Huit histoires qui vous prennent par la main, chacune naturellement décrite selon un savoir ingénieux dû au talent de l’auteur. Un mélange savoureux et cocasse d’univers teinté de noir.

C’est que le noir lui va bien à l’Auteur. Il le sait pour la porter haute et forte. Il ne s’agit pas seulement du libertaire qu’il est, mais aussi de cette couleur qui rassemble tous les deuils, de cette couleur qui colle aux baskets du roman policier. Le noir parce que ce n’est pas une couleur, mais les couleurs. Tout le monde devient, sous la plume de Daeninckx, sujet de mort. Point de classe ici, rien qu’un ton limpide pour nous décrire les dérives.

Elles courent, les dérives, le long des lignes, entre les récits forgeant cette mémoire que l’on redoute de peur de réveiller les fantômes du passé. Daeninckx est là, en artiste, pour nous rafraîchir la mémoire des erreurs non pas de la République, mais de ceux qui la servent, "La couleur noire", la nouvelle qui ouvre le recueil.

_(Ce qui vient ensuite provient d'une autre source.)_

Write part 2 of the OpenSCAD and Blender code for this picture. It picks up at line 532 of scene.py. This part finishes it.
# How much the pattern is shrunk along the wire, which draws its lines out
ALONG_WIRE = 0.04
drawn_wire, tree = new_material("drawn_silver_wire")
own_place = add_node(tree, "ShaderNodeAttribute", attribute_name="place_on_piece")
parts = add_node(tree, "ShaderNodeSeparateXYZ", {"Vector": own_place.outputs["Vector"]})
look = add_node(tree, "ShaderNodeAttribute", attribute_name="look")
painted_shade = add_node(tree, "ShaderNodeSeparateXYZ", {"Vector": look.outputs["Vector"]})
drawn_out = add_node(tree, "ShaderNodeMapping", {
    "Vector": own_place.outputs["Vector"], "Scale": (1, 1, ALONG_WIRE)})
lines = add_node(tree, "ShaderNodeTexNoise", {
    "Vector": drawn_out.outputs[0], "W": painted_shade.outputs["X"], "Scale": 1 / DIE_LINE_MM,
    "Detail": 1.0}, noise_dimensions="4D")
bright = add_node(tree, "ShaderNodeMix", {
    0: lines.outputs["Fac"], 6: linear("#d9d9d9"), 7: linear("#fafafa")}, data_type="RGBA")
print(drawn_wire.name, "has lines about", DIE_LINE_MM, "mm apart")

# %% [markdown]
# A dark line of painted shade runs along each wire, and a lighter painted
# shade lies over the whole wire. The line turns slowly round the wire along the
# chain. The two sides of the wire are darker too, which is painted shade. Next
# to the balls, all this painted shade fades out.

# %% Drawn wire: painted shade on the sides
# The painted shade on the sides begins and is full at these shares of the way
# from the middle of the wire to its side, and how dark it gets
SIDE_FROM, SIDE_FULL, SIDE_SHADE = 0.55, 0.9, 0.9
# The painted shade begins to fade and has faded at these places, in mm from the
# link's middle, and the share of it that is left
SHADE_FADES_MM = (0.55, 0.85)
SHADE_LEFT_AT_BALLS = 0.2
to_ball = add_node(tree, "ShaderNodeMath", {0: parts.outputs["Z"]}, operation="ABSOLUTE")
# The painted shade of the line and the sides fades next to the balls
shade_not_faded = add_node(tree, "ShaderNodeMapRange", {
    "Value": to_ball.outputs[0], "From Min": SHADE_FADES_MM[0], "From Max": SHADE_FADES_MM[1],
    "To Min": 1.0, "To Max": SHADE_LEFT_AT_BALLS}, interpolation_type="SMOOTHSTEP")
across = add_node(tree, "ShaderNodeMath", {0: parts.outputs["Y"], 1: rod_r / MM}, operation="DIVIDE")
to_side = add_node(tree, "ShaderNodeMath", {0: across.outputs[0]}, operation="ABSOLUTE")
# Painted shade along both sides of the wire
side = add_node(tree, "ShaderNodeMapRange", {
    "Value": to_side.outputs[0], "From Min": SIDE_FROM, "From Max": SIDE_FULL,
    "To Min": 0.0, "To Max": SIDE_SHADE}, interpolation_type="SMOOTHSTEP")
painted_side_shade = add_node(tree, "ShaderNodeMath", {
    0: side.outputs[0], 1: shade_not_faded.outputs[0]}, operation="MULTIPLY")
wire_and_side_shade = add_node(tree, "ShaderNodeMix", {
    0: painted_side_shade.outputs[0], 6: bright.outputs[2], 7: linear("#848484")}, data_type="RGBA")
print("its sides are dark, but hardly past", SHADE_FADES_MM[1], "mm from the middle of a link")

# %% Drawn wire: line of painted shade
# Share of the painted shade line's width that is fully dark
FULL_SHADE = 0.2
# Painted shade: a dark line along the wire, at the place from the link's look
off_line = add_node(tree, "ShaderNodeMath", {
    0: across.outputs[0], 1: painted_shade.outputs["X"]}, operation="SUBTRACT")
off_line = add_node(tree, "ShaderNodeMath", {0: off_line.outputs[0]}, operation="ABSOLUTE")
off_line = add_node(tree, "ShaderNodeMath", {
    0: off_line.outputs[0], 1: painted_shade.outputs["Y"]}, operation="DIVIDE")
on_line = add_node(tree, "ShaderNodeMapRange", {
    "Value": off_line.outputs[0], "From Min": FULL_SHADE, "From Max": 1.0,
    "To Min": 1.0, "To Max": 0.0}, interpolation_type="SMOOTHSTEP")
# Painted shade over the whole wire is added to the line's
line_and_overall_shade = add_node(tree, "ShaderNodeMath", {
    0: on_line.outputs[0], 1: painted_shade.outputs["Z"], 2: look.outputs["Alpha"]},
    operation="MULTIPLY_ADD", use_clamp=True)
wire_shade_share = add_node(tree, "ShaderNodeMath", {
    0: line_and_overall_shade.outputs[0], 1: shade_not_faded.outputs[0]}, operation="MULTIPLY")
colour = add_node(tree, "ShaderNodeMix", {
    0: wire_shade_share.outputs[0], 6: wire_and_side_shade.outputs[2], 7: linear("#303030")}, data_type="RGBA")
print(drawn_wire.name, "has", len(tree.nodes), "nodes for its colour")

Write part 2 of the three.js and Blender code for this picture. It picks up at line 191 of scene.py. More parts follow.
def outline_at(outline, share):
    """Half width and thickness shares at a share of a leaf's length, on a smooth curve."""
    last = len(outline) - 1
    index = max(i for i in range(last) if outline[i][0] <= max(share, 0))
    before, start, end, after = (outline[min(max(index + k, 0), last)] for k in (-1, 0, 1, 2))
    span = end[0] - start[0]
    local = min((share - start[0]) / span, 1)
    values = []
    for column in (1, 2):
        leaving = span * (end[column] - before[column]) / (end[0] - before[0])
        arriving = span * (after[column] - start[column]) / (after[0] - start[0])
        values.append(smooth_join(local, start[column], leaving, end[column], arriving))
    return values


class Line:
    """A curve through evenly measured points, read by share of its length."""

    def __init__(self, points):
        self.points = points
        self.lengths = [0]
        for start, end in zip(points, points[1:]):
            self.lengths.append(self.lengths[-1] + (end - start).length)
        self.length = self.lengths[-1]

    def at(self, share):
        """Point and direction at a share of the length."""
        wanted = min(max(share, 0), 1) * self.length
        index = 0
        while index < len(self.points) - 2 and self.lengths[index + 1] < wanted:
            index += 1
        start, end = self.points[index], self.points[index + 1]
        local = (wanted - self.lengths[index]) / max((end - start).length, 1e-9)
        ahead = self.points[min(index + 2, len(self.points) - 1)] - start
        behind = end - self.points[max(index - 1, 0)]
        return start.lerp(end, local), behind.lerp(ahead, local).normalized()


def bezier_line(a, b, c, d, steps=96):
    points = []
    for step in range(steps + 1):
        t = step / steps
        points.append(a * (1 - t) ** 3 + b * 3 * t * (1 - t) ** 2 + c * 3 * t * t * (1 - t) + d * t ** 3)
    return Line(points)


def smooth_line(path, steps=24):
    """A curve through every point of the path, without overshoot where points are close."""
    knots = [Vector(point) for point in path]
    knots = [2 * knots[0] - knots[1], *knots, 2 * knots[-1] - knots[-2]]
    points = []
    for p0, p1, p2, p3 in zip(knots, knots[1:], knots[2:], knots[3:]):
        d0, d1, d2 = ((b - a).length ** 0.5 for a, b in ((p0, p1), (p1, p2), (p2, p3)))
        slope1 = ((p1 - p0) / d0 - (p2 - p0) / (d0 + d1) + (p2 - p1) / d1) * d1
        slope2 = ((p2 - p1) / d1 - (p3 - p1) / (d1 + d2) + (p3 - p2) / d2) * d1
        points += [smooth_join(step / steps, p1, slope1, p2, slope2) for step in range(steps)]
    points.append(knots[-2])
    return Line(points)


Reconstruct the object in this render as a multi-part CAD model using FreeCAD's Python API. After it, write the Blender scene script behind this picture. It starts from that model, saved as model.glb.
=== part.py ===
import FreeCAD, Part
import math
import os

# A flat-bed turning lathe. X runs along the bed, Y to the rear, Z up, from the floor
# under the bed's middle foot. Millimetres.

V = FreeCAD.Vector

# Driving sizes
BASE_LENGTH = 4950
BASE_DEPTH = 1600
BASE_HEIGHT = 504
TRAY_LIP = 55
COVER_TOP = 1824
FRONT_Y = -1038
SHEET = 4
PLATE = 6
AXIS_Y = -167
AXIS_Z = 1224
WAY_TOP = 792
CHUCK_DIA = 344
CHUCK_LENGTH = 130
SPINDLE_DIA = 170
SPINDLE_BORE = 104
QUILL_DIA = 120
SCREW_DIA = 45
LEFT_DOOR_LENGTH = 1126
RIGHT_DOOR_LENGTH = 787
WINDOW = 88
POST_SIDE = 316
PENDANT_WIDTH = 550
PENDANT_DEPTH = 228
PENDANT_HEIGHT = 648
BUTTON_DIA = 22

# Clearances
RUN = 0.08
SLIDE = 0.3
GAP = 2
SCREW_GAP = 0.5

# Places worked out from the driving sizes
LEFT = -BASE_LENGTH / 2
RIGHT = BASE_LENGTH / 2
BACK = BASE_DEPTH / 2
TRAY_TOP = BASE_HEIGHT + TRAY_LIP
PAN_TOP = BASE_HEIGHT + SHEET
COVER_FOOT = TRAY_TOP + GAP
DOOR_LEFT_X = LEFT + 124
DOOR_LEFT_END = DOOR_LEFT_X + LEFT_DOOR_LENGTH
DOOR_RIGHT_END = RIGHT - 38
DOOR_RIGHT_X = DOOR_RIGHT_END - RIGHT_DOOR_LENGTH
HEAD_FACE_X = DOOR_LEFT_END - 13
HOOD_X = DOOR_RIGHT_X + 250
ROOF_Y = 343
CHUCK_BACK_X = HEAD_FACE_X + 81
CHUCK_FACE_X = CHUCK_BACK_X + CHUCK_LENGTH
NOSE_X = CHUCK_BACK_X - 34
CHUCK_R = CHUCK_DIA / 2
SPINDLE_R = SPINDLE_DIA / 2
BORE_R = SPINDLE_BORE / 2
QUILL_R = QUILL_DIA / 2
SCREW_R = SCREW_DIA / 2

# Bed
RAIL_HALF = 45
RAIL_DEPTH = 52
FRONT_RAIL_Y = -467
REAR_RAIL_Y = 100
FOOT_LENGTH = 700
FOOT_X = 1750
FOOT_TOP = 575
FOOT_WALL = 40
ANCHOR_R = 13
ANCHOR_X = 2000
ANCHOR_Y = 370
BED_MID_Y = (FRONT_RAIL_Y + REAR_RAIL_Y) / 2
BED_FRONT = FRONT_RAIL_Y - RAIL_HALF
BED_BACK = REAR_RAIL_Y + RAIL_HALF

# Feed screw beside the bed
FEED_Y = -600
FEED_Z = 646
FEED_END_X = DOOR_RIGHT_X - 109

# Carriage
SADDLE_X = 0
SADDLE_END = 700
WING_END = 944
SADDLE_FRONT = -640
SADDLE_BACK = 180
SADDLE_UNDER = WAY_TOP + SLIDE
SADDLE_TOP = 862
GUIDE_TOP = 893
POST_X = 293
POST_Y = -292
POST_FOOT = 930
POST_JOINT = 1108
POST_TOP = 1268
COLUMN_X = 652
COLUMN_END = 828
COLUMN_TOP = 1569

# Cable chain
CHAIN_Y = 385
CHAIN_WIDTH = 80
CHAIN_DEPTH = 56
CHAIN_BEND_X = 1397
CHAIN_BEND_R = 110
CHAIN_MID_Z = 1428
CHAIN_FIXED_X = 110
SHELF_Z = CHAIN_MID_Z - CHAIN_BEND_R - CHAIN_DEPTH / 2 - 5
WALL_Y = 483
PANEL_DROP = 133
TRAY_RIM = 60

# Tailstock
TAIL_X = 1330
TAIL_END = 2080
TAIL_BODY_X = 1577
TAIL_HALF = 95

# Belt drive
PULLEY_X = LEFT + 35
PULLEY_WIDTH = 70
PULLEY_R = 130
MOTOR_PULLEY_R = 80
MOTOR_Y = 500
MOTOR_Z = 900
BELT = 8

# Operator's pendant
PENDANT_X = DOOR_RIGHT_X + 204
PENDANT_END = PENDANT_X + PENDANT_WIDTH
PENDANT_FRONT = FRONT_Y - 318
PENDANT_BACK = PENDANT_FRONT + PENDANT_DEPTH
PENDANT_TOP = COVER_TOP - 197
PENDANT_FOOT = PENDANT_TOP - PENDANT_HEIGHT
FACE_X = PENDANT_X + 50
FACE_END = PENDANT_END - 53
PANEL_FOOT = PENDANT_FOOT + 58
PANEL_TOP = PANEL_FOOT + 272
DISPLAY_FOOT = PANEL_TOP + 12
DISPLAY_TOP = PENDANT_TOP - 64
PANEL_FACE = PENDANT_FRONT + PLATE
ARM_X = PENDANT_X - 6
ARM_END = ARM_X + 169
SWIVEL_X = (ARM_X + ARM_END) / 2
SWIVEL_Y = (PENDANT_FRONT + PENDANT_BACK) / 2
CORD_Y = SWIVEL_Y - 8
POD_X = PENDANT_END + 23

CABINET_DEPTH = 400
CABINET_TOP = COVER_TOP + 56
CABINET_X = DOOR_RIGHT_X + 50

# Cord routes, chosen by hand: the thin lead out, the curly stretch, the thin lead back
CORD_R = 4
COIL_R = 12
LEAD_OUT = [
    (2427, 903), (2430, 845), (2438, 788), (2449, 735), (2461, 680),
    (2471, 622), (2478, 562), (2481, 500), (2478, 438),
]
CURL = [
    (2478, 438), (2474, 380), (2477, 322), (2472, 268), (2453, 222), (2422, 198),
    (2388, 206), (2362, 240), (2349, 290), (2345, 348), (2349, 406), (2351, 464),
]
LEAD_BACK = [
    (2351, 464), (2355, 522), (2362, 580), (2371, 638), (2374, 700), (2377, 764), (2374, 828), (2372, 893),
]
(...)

Le passé n’est jamais loin chez l’auteur. La raison en est simple, c’est le passé qui guide l’avenir. Qui devrait, chez chacun de nous, faire réfléchir au futur. C’est pour cela que ses écrits nous convoquent toujours là où cela fait mal. Entre lâcheté sociale et destin tronqué c’est l’étrange valeur humaine qu’il nous décrit.

Un monde humain, terriblement humain perdu dans les méandres d’un labyrinthe construit par le pouvoir. Perdu, il lui reste à s’engager, à définir son "Destin" face aux mécréants.

Chaque nouvelle est une fable.

Que faut-il choisir aujourd’hui, par ces temps qui soufflent l’enfer ? Comment se comporter lorsque l’on est auteur face à la destruction programmée de nos valeurs ? "Entre la pose du révolutionnaire et celle du poète", l’écrivain est en possession de mots armés. C’est aujourd’hui beaucoup plus puissant qu’une image. Mots terroristes, mots en résistances.

Il faut que Didier Daeninckx continue à nous offrir le verbe ainsi martelé, c’est de l’espoir qu’il nous offre à travers ses personnages cabossés. Simplement parce que c’est de nous dont il parle.

Relire Daeninckx c’est me semble-t-il indispensable à la santé morale.